Records to use:

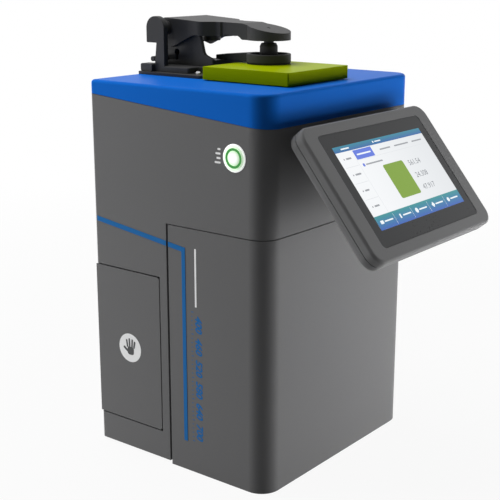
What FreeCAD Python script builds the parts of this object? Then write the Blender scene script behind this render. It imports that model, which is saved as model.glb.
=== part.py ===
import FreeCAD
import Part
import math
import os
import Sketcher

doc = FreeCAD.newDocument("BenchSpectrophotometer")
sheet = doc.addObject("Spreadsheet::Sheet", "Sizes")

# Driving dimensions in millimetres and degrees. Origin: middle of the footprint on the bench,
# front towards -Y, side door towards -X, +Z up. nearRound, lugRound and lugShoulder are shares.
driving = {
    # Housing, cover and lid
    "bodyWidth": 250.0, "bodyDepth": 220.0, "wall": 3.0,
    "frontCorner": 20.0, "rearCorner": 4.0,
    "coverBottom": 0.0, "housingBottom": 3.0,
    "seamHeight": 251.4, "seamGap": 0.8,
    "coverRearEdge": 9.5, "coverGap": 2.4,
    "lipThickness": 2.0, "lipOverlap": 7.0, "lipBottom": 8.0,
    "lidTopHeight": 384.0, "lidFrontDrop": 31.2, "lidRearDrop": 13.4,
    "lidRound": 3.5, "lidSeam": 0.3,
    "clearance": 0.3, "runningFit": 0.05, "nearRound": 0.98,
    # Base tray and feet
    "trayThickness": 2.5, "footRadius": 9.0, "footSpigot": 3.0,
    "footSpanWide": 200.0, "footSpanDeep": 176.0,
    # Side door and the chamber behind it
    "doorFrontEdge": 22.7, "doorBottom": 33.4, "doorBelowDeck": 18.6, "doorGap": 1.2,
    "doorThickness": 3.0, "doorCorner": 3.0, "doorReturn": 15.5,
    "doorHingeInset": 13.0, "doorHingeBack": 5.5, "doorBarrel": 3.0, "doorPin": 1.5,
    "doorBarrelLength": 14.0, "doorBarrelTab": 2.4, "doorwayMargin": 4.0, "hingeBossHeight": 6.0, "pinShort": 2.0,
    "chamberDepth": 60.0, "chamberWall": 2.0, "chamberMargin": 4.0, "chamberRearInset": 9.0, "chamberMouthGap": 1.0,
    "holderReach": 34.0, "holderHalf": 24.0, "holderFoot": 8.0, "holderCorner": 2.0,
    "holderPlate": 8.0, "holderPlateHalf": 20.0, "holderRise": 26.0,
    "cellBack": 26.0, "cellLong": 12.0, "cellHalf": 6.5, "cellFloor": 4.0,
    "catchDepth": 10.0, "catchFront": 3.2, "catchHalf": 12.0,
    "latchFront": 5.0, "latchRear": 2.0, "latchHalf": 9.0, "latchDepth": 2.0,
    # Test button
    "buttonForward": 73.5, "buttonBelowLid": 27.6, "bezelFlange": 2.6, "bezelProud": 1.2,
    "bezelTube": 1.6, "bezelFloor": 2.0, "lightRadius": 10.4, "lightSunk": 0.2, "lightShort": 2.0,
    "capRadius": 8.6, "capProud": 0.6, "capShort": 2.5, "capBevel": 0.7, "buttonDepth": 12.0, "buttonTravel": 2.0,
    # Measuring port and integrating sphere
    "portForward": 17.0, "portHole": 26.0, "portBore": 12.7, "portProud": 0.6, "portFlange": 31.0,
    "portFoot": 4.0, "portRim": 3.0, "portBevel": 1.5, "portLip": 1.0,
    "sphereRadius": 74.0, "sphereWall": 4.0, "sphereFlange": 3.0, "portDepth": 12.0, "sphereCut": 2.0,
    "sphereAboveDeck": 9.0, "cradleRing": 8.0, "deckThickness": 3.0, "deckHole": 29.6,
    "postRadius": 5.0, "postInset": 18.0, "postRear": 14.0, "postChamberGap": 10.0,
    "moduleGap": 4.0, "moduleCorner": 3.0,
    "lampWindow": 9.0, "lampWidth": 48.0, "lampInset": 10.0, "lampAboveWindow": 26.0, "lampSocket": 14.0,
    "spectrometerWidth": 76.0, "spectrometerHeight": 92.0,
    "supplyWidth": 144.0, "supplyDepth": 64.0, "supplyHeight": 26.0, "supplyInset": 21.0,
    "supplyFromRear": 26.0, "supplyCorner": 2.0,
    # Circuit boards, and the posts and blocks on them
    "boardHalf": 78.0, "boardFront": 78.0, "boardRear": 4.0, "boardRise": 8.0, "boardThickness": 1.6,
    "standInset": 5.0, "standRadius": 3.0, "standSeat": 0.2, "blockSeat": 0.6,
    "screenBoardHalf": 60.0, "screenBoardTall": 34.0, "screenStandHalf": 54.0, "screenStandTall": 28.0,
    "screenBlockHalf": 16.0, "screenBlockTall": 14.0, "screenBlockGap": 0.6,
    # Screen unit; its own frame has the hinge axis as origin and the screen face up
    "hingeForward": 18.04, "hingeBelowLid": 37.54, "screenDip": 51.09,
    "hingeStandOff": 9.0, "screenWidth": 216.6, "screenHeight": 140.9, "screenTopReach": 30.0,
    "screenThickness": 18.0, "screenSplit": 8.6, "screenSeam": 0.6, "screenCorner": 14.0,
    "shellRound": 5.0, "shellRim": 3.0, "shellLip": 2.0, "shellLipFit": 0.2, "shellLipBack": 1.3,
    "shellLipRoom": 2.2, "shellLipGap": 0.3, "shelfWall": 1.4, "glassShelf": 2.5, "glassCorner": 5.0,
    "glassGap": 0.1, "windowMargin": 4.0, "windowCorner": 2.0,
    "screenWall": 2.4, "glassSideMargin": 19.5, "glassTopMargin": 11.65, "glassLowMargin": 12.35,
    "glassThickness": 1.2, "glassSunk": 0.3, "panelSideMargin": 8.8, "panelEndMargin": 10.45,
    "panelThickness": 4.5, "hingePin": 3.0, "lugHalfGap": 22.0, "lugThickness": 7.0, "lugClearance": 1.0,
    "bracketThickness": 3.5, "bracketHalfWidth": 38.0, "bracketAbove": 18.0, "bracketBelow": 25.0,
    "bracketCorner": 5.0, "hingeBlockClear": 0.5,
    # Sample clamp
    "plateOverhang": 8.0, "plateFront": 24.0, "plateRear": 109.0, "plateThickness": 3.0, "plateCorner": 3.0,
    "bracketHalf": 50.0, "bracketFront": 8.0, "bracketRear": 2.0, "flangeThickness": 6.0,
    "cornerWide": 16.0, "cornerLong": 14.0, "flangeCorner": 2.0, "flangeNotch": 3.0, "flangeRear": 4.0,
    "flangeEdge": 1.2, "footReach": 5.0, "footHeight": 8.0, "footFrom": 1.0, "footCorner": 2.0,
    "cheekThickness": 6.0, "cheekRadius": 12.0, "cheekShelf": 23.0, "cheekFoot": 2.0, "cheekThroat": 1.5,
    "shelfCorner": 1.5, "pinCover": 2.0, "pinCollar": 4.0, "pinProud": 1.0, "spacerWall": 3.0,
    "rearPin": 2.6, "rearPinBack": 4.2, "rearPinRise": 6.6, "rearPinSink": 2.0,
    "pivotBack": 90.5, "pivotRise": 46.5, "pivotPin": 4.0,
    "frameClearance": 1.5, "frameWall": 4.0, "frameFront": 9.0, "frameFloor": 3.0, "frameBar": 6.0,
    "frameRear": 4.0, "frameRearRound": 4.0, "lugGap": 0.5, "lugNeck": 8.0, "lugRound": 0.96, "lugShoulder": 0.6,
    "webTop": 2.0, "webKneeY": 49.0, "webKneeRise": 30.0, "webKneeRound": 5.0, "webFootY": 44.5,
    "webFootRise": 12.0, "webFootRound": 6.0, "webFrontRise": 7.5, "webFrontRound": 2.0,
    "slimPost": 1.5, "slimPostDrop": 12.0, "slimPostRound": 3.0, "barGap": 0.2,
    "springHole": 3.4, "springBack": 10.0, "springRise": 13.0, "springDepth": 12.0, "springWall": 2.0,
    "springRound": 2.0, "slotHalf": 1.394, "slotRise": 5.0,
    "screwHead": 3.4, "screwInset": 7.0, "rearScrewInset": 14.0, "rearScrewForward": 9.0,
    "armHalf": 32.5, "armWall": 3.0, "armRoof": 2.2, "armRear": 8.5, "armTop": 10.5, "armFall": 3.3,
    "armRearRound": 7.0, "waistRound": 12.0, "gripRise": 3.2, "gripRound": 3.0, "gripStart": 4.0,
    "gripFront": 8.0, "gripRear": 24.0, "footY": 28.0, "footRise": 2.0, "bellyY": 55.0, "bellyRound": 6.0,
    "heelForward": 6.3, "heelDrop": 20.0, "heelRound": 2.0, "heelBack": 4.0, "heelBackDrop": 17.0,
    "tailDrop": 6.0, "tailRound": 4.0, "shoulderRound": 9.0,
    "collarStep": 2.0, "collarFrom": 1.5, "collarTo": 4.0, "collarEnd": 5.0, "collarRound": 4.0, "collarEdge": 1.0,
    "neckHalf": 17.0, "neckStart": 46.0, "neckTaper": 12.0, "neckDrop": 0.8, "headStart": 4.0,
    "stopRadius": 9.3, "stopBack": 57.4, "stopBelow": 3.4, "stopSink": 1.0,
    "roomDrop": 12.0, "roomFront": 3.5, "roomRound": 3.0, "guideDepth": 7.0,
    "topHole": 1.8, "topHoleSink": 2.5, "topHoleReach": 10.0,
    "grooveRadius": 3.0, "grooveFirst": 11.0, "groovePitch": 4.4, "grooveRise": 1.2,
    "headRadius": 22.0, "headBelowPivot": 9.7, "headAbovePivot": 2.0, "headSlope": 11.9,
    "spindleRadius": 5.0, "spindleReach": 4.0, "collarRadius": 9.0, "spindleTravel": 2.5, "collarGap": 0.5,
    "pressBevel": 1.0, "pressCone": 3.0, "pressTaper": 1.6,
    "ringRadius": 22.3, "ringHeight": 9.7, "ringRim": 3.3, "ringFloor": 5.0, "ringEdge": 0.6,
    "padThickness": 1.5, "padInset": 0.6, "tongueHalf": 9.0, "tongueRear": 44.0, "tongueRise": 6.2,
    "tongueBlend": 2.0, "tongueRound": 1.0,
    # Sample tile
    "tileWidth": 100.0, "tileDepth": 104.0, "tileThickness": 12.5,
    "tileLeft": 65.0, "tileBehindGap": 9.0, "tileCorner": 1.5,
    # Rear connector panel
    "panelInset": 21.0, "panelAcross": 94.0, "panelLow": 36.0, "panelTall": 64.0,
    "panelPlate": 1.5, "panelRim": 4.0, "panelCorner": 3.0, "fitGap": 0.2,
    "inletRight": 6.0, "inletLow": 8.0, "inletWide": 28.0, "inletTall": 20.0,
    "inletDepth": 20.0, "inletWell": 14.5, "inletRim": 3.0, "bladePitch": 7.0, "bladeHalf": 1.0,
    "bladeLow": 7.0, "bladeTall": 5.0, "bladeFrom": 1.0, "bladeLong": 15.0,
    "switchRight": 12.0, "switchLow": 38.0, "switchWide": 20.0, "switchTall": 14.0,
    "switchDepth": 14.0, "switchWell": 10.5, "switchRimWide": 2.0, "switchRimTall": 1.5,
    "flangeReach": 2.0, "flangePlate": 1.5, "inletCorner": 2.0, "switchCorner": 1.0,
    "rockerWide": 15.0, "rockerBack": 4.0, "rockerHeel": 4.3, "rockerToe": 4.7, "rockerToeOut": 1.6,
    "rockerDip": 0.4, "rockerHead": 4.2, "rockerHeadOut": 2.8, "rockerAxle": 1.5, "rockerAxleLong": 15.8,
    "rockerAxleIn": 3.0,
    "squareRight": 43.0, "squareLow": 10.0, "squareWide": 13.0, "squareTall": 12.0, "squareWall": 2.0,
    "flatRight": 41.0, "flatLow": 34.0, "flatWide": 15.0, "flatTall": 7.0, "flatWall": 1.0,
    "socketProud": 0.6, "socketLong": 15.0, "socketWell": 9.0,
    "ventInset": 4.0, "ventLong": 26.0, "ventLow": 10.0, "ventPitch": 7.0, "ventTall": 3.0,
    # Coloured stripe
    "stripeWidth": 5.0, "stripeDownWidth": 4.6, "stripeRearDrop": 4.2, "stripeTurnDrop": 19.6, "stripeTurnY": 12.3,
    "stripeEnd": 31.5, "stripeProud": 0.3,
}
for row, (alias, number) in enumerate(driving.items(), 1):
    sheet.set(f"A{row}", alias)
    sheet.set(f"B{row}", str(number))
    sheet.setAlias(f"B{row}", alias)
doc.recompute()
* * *
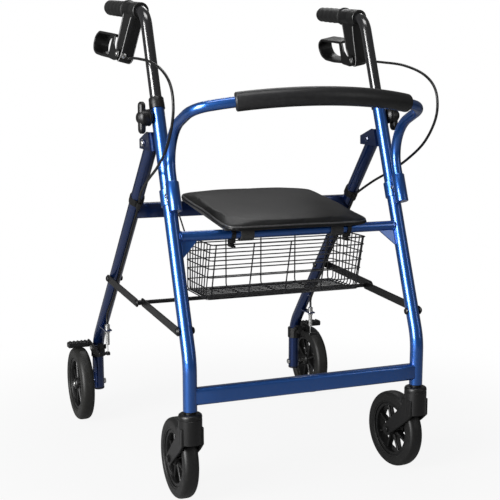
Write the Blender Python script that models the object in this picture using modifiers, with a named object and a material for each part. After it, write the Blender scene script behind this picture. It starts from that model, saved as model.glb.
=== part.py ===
* * *
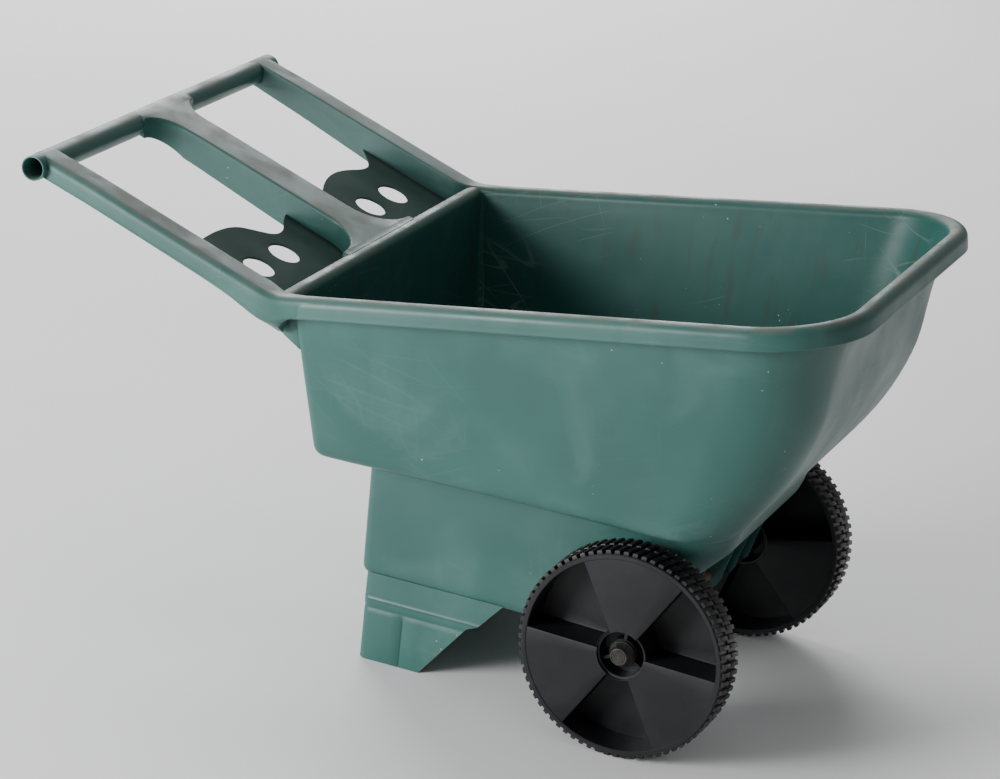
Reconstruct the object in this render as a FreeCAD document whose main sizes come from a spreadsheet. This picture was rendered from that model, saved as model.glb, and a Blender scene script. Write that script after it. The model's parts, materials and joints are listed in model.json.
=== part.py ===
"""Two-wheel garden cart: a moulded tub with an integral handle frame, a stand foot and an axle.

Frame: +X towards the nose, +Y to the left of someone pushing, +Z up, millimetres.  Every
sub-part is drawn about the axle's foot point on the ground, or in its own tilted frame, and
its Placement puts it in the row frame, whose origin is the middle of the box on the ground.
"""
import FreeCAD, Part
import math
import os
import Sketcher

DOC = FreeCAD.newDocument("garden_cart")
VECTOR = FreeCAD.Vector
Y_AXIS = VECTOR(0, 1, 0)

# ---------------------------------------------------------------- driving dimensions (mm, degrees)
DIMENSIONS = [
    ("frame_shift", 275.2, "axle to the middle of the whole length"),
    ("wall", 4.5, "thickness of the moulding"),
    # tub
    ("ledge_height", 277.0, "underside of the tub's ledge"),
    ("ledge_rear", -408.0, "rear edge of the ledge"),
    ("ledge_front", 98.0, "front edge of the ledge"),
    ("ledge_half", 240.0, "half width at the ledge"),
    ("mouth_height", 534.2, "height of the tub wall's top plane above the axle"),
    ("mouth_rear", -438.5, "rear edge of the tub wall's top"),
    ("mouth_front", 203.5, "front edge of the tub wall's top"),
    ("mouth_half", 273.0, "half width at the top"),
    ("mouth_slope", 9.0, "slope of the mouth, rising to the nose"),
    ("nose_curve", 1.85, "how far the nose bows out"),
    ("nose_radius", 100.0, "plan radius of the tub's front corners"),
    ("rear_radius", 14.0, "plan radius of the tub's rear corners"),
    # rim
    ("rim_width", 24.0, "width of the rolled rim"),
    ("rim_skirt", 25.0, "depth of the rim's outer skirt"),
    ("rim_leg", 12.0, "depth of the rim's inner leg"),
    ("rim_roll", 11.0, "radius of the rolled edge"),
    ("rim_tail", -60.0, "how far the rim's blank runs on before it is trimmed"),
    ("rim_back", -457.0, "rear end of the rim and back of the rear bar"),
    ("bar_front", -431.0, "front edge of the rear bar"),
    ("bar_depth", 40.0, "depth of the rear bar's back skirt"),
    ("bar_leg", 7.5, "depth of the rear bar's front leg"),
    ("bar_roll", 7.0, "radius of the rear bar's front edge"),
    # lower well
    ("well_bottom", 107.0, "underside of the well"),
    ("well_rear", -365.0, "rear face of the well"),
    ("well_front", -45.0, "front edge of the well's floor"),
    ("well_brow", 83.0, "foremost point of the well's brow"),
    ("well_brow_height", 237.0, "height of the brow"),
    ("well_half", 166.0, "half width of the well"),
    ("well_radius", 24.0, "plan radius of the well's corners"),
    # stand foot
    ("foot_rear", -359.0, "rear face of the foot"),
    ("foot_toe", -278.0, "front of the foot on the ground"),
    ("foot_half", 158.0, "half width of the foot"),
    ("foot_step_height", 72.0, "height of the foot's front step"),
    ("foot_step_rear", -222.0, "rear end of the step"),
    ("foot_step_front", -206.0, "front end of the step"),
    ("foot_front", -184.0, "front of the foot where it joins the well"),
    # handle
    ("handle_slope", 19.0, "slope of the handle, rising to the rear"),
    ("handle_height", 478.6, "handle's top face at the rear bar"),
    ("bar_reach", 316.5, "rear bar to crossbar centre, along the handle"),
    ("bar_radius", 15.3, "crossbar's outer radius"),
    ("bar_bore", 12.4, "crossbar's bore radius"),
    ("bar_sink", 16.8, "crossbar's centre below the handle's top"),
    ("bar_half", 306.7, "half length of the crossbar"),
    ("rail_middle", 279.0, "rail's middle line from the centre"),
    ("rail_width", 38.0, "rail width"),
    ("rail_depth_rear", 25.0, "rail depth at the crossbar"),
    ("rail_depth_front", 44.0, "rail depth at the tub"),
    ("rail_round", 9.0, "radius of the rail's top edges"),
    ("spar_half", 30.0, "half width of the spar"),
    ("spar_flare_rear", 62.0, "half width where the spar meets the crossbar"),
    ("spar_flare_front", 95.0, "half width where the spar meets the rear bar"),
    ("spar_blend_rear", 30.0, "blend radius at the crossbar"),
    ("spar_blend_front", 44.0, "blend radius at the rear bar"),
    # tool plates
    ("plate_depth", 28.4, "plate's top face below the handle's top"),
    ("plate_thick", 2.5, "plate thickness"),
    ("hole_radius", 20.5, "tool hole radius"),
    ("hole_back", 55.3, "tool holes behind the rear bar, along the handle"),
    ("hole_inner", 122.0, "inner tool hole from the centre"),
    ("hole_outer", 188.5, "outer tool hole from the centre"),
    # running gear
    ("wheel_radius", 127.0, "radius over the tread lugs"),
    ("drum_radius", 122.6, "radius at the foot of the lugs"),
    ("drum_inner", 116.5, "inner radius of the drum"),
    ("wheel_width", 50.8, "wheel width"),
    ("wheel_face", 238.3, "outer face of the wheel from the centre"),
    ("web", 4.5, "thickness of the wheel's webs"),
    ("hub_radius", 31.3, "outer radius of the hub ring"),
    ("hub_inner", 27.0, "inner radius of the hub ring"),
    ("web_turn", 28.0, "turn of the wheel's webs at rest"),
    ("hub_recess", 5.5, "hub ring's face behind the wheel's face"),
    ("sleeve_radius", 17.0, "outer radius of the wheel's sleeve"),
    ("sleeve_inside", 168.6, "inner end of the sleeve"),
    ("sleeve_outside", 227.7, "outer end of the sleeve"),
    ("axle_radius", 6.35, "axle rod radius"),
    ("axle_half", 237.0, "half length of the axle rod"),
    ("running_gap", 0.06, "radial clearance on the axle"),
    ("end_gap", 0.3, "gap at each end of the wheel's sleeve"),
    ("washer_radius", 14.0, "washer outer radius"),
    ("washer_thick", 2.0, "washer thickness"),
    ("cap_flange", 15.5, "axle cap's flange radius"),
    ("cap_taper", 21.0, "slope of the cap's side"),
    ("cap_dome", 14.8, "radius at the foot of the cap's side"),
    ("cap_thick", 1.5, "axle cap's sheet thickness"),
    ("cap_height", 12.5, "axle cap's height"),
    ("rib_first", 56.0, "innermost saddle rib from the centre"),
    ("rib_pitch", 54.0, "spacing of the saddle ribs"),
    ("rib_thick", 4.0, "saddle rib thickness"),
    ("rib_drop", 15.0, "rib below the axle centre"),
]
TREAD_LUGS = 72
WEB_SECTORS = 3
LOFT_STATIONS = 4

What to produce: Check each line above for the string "with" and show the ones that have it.

Answer below:
Write the Blender Python script that models the object in this picture using modifiers, with a named object and a material for each part. After it, write the Blender scene script behind this picture. It starts from that model, saved as model.glb.
"""Two-wheel garden cart: a moulded tub with an integral handle frame, a stand foot and an axle.